Students at Fond du Lac High School read "I Know Why the Caged Bird Sings" in sophomore advanced English classes.

But some parents have objected to passages that describe Angelou's rape and subsequent unwanted pregnancy. About 80 people attended a meeting at the school this week to discuss the book and the request to remove it.

School Superintendent Gregory Maass said the initial complaint came from one family.

"We had a mother and father and student who questioned the book," he said. "The high school provided the student with an alternative book."

The parents were not satisfied and asked for the book to be removed from the curriculum, Maass said.

School officials declined to name those parents or others who have asked for the book to be banned.

Fond du Lac High School Principal Mary Fran Merwin said parents, teachers, principals and at least two ministers spoke at the meeting, where no decision was made.
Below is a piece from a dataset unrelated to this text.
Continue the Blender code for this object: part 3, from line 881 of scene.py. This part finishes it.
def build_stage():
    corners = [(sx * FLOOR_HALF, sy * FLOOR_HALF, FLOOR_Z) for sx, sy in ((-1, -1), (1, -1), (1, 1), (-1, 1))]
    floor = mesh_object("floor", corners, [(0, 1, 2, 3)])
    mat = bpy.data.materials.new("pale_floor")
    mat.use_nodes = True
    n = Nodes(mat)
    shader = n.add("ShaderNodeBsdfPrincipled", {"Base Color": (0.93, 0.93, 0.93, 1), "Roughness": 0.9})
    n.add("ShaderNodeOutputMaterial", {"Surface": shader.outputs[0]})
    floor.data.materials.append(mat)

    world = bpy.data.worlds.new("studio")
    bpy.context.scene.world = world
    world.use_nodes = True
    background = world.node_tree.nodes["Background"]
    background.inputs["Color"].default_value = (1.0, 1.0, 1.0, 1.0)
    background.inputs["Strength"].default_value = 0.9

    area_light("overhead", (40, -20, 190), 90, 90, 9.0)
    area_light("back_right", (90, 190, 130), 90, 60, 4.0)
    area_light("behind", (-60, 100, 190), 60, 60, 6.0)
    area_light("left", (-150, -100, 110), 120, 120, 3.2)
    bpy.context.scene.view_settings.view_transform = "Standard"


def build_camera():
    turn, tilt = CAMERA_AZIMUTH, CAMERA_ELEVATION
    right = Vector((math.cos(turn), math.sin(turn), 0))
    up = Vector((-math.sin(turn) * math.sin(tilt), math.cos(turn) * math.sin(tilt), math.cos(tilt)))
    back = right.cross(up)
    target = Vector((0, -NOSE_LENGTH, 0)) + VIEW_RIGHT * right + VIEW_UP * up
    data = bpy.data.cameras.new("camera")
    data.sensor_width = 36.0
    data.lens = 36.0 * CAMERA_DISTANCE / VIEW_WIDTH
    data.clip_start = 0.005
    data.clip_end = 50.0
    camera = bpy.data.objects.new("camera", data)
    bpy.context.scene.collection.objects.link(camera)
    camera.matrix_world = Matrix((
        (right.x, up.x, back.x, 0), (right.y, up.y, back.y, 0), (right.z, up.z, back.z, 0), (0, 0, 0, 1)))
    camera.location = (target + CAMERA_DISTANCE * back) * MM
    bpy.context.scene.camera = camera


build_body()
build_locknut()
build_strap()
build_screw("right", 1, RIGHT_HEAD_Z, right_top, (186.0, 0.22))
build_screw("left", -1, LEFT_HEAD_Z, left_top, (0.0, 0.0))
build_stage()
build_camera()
She said the school has used the book for a decade.

"It is Angelou's own account of growing up," Merwin said. "It has a number of attributes, and it's a historically relevant story about a black woman growing up in the United States."

English teacher Joe Pentek also defended the book.
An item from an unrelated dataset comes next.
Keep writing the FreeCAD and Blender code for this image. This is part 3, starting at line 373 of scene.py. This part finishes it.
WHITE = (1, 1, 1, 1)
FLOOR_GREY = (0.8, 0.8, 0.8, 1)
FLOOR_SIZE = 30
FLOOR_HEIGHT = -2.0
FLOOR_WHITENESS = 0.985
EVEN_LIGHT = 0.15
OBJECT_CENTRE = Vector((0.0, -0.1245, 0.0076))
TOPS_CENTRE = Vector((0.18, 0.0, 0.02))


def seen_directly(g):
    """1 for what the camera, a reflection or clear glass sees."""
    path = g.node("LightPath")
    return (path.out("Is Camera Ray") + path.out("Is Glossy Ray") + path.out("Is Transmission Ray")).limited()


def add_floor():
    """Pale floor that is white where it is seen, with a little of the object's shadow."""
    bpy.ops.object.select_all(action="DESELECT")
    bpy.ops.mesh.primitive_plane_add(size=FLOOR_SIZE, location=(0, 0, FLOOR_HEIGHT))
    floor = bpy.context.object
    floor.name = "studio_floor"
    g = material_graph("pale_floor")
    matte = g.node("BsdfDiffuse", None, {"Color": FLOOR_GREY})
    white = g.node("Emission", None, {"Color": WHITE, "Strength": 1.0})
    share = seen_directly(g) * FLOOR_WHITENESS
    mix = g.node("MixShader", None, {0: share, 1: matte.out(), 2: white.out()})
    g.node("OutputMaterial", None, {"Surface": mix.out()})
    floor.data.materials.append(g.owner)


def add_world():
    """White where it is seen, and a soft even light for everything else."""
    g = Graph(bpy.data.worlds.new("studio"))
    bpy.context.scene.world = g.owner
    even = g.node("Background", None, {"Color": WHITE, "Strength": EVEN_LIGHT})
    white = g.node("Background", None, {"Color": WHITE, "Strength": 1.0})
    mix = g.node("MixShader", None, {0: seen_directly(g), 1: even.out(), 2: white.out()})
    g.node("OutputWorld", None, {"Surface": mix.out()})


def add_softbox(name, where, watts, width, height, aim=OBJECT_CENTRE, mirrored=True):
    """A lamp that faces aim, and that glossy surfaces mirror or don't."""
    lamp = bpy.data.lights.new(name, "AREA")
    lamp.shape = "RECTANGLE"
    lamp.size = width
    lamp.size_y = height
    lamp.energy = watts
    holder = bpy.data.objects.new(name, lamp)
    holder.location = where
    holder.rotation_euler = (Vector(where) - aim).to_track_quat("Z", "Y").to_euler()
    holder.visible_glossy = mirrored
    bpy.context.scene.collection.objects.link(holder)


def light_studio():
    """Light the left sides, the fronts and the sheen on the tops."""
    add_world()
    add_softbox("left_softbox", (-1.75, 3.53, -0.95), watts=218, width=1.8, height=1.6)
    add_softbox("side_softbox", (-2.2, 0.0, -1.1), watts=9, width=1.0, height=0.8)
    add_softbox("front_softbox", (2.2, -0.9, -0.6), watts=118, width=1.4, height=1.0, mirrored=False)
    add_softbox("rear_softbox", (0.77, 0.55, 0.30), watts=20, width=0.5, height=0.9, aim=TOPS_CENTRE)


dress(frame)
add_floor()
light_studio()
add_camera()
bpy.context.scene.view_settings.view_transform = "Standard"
"I felt as a teacher of the book that the students were mature enough to handle the concepts of the book and look beyond the images portrayed to a deeper meaning and the effects of what Angelou went through," he said. "What better place to discuss adversity than in a classroom setting?"

School board president Gary Sharpe said the request was the first to remove a book in his eight years on the board. A school committee will make a decision on the book, and if parents remain unhappy, they can appeal to the superintendent and school board, he said.

Sharpe declined to comment on the book, saying he didn't want a conflict if the case came before the board.

"Certainly if it comes before the board I will read the book," he said. "What we want to do is educate children and they need to read to be educated and well-rounded. Whether this is one of those books that helps do that, I don't know."